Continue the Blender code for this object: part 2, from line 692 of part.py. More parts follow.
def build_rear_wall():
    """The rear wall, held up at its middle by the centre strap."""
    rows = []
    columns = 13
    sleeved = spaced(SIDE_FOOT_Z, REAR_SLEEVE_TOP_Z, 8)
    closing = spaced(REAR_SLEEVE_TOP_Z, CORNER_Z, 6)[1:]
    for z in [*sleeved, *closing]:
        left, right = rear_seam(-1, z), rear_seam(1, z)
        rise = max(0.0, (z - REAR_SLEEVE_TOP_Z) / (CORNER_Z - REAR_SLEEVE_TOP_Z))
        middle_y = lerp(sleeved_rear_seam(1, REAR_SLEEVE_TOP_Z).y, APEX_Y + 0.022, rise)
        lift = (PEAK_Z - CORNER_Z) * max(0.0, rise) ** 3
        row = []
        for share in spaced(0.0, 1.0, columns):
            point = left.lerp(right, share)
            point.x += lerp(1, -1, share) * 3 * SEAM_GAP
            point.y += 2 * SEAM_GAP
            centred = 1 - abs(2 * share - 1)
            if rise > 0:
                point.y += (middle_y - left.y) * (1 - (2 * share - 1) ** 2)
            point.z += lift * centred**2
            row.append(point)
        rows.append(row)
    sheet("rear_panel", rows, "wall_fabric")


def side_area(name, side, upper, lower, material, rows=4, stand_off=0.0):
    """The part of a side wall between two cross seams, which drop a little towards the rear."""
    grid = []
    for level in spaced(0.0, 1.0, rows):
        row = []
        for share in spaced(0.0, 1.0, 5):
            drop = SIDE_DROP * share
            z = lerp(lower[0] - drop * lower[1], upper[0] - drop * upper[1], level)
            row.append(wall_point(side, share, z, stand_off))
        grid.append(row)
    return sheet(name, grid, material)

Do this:
Select every line of the material above holding the word "part" and copy it.

Result of the task:
Continue the Blender code for this object: part 2, from line 692 of part.py. More parts follow.
    """The part of a side wall between two cross seams, which drop a little towards the rear."""